• [GOAL]: Reproduce the data exactly.

========================

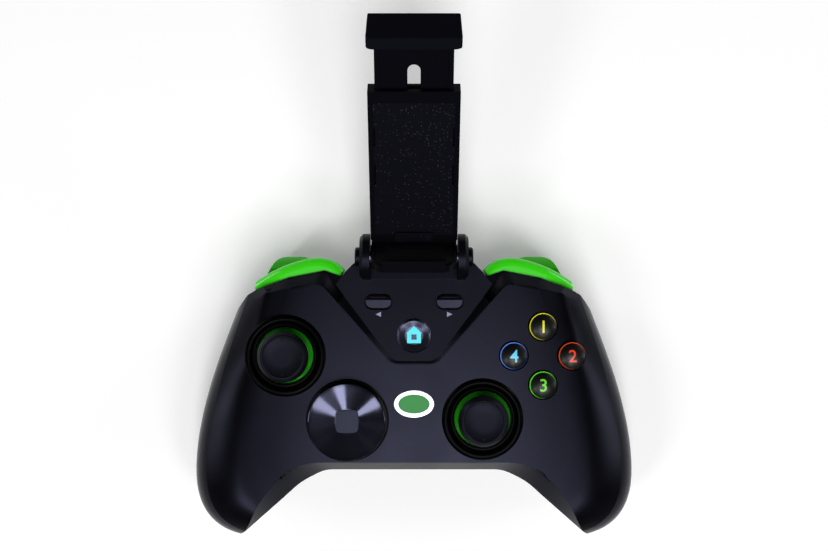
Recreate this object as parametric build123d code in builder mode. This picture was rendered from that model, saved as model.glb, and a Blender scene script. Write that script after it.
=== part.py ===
"""Gamepad with a phone clip. Millimetres, +Z up out of the face, +Y away from the player."""

from build123d import *
from math import asin, cos, hypot, radians, sin, sqrt, tan
import os

os.makedirs("parts", exist_ok=True)

# Casing
face_height = 40.0  # raised face above the table
waist_height = 24.0  # widest level of the casing
part_height = 33.0  # joint line between the two shells
wall = 2.4
tuck_width = 17.0  # how far the underside tucks in
belly_rise = 9.0  # height of the arch between the grips
belly_half_width = 34.0
belly_rear_y = -38.0
bridge_rear_y = 4.5  # rear wall between the bumpers
rear_round = 12.0  # height over which the rear wall rounds into the underside
rear_tuck = 3.0  # how far that rounding comes forward
seam_gap = 0.12
side_points = [
    (50.0, 18.0), (55.6, 6.0), (63.1, -13.0), (70.4, -32.5), (75.3, -50.0), (77.5, -66.5),
    (76.8, -76.5), (73.3, -84.5), (67.6, -89.4), (60.5, -91.9), (50.0, -93.2),
]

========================

• [SOLUTION TO THE PROBLEM]:
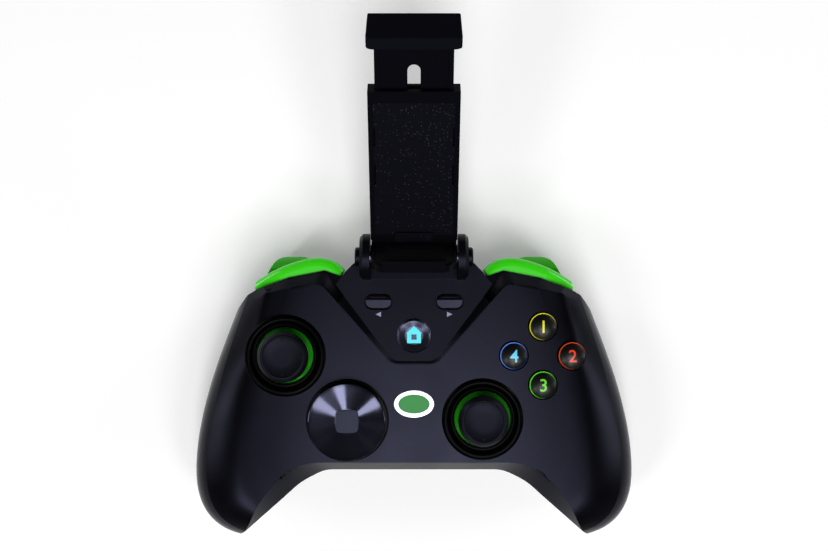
Recreate this object as parametric build123d code in builder mode. This picture was rendered from that model, saved as model.glb, and a Blender scene script. Write that script after it.
=== part.py ===
"""Gamepad with a phone clip. Millimetres, +Z up out of the face, +Y away from the player."""

from build123d import *
from math import asin, cos, hypot, radians, sin, sqrt, tan
import os

os.makedirs("parts", exist_ok=True)

# Casing
face_height = 40.0  # raised face above the table
waist_height = 24.0  # widest level of the casing
part_height = 33.0  # joint line between the two shells
wall = 2.4
tuck_width = 17.0  # how far the underside tucks in
belly_rise = 9.0  # height of the arch between the grips
belly_half_width = 34.0
belly_rear_y = -38.0
bridge_rear_y = 4.5  # rear wall between the bumpers
rear_round = 12.0  # height over which the rear wall rounds into the underside
rear_tuck = 3.0  # how far that rounding comes forward
seam_gap = 0.12
side_points = [
    (50.0, 18.0), (55.6, 6.0), (63.1, -13.0), (70.4, -32.5), (75.3, -50.0), (77.5, -66.5),
    (76.8, -76.5), (73.3, -84.5), (67.6, -89.4), (60.5, -91.9), (50.0, -93.2),
]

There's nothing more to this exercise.